Faculty Recruiting Seminar - Anita Donlic
Jan
28
2026
The Department of Chemistry presents: Anita Donlic
Princeton University
Title: Chemical and AI-Guided Approaches to Decoding and Modulating RNA Function
Location: WEL 2.122
Refreshments served at 3:15pm
Although most of the human genome encodes non-protein-coding RNAs, how their structures and interactions generate regulatory function in cells remains poorly understood. These structure–function principles are central to uncovering how RNA misregulation drives disease and to advancing therapeutic strategies where protein-centric approaches have fallen short. Chemical biology provides the means to probe and perturb RNA function with molecular and spatiotemporal precision, but compared to proteins, RNAs lack broadly accessible strategies for selective modulation or live-cell activity readouts. This talk will present chemical, data-analytic, and imaging approaches developed to overcome these limitations.

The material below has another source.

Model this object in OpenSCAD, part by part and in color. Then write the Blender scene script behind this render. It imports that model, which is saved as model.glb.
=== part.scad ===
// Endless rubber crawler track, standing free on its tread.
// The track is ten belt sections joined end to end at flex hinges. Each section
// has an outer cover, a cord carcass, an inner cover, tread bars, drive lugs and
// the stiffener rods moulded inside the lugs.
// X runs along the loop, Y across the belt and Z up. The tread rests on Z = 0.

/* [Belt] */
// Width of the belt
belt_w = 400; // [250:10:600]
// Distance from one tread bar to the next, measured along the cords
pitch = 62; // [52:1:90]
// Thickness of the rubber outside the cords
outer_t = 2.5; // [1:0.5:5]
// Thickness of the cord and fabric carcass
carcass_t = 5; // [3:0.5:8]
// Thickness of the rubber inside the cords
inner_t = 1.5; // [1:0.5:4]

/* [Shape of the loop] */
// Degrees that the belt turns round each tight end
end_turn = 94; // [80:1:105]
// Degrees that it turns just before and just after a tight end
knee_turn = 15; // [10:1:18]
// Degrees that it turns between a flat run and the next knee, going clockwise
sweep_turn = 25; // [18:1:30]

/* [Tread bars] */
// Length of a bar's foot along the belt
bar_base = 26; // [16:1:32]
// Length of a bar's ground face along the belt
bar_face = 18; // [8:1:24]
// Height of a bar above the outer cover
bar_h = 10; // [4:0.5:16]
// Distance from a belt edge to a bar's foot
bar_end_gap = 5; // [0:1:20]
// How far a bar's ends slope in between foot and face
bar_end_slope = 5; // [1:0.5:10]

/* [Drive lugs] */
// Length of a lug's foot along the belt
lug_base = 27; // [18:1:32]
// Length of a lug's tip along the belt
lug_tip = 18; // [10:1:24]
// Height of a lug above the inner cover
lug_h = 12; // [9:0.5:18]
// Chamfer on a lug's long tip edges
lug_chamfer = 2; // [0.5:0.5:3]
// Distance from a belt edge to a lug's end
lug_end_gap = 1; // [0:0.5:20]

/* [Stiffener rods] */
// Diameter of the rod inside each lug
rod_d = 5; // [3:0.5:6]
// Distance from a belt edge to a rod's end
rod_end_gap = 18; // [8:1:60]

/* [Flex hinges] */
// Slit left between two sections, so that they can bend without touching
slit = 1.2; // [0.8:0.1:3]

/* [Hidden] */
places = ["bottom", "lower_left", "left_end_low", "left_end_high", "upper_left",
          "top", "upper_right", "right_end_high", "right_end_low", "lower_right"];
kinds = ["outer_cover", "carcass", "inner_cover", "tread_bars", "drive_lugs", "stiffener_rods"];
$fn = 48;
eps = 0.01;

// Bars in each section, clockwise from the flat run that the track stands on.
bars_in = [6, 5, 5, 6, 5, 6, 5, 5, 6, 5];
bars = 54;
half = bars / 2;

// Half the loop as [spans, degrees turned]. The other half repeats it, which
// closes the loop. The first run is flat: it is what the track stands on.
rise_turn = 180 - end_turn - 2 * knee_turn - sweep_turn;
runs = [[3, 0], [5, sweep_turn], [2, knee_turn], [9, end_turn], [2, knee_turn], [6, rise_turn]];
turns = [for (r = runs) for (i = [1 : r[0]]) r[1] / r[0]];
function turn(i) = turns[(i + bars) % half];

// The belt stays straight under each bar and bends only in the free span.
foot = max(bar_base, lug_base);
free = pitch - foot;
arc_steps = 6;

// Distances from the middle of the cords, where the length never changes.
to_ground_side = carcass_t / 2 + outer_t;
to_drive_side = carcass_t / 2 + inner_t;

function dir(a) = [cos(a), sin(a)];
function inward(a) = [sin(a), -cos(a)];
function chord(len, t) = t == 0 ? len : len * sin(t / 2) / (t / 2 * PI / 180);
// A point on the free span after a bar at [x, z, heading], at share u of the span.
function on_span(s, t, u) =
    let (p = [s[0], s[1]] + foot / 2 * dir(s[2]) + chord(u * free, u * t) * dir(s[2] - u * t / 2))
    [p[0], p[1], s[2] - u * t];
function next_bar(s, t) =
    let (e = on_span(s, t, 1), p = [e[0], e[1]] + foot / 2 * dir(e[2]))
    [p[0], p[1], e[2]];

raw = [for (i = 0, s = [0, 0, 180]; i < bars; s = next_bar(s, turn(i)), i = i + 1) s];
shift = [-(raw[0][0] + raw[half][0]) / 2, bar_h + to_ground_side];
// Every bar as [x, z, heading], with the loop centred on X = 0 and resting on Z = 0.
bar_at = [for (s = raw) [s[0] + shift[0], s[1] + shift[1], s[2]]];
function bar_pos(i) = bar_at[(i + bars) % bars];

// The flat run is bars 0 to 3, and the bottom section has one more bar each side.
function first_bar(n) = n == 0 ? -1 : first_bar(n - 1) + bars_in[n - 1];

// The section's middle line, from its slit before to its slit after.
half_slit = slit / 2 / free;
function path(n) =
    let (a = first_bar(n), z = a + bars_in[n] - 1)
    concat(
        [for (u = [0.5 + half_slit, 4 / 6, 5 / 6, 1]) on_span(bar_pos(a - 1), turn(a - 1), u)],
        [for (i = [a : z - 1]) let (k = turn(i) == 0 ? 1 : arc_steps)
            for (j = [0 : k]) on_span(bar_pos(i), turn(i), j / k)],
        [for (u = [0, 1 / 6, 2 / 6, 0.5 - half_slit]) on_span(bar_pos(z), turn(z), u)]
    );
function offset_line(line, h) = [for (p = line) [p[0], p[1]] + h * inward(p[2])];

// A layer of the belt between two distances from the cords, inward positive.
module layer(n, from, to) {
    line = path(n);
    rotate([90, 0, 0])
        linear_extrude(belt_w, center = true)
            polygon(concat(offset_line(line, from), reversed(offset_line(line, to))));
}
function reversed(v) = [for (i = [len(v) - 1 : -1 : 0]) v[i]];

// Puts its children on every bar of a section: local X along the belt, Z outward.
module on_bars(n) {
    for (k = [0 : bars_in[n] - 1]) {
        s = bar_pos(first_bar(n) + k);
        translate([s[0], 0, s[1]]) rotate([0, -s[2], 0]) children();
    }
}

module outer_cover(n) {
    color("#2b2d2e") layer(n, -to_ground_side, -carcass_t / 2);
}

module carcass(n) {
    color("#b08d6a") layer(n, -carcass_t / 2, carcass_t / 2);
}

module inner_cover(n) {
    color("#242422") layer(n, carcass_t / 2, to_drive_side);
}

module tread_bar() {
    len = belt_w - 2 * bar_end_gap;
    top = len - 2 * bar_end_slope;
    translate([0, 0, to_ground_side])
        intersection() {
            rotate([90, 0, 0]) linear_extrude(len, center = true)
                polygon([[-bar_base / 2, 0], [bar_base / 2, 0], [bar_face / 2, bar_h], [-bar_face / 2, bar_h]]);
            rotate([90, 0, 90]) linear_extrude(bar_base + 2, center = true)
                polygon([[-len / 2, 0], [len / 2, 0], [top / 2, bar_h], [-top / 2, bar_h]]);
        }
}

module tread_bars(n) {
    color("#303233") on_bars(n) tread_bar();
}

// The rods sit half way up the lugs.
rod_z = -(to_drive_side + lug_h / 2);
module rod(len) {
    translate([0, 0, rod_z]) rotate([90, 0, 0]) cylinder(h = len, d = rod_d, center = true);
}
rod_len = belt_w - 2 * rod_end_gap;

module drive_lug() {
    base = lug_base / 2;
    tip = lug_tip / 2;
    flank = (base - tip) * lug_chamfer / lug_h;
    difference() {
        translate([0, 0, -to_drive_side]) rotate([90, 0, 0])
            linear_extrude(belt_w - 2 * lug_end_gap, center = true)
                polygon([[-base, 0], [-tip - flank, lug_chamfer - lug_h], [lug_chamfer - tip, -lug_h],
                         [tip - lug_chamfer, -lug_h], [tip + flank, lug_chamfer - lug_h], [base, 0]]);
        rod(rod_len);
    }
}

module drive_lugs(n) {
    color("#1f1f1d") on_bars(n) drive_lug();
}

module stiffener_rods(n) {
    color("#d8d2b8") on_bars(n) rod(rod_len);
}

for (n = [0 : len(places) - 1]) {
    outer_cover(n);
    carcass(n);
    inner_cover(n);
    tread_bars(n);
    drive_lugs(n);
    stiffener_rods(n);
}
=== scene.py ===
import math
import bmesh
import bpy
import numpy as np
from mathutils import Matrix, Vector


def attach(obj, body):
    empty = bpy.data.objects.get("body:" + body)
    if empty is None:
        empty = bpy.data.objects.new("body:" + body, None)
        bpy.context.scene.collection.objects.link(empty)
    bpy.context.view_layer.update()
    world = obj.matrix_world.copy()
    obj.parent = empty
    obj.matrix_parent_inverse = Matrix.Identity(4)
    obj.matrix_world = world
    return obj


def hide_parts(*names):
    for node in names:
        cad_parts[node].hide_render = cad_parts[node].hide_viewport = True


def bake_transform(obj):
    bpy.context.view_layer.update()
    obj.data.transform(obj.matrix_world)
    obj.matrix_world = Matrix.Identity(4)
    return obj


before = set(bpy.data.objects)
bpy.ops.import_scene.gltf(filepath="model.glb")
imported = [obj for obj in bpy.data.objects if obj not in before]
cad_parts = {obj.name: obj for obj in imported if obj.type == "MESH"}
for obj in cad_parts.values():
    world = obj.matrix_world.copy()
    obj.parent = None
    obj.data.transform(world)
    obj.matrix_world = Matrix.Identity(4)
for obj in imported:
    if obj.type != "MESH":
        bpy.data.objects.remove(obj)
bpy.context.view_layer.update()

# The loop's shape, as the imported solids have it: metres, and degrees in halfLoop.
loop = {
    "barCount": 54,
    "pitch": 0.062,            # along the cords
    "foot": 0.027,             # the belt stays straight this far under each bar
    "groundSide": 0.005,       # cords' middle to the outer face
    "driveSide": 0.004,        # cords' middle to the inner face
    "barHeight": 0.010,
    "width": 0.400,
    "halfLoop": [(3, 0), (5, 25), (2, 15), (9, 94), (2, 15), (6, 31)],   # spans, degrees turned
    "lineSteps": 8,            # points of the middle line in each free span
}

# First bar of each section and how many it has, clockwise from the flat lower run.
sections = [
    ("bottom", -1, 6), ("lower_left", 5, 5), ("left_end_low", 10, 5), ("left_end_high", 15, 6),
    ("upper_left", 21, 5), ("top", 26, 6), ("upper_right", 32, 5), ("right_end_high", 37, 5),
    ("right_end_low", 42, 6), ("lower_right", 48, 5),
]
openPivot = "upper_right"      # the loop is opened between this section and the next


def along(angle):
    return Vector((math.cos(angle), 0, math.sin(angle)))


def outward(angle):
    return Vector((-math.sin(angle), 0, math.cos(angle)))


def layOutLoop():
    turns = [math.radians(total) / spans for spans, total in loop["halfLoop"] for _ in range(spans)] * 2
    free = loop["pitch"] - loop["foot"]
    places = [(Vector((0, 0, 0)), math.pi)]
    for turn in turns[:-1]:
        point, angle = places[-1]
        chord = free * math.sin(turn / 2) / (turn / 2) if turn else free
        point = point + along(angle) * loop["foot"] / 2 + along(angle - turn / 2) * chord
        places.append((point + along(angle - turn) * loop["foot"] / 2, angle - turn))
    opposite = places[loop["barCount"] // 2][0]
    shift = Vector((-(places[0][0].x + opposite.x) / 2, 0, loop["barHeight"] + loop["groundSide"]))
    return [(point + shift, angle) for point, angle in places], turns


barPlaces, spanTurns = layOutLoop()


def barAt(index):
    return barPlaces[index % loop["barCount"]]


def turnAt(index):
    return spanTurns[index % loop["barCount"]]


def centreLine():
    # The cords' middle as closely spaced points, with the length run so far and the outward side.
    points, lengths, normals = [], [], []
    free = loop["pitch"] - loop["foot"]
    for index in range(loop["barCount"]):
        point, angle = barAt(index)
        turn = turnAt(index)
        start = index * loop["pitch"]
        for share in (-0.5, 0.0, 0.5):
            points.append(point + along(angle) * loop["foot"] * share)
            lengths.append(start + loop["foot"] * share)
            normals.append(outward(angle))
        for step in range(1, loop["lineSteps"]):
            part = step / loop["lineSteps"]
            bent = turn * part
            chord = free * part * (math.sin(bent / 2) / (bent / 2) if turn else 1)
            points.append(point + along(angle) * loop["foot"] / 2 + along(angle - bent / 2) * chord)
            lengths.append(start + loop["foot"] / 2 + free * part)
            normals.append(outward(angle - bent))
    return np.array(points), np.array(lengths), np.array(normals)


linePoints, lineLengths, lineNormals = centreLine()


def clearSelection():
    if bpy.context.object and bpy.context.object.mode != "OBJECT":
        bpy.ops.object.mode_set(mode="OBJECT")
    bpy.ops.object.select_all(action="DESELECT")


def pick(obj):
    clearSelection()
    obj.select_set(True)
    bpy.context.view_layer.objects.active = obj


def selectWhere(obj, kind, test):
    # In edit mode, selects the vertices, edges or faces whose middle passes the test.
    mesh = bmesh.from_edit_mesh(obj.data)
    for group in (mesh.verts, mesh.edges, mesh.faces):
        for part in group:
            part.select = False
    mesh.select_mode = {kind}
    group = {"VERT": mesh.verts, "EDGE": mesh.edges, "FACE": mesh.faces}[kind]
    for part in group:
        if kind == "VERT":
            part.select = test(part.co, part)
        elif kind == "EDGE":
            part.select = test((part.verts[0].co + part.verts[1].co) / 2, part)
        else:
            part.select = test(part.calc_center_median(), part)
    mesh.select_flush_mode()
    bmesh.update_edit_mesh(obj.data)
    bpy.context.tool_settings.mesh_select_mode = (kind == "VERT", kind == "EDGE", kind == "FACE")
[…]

I will begin with efforts to interrogate higher-order RNA structures using synthetic small molecules: after developing chemical probes against the MALAT1 triple helix, I used cheminformatics to uncover the molecular features that dictate binding affinity, selectivity, and functional modulation. In parallel, a curation and global analysis of a database RNA-binding ligands revealed generalizable design principles for selective recognition of diverse RNA secondary structures, providing a data-driven framework for targeting RNAs more broadly.
I will then examine biomolecular condensates, non-membrane compartments whose physical organization reflects the biochemical state of their resident RNA-driven processes. To quantitatively decode these morphological signatures, I developed Deep-Phase, an AI-powered platform that infers RNA biochemical state directly from microscopy images of condensates. I will show how Deep-Phase maps nucleolar morphology to disruptions in specific ribosome biogenesis pathways and enables scalable discovery of small molecules and interactions that modulate these processes. Together, these studies establish integrated chemical biology and AI-guided strategies for probing RNA activity across molecular and subcellular levels, ultimately paving the way for a unified framework that equips us to decode and correct RNA dysfunction in disease.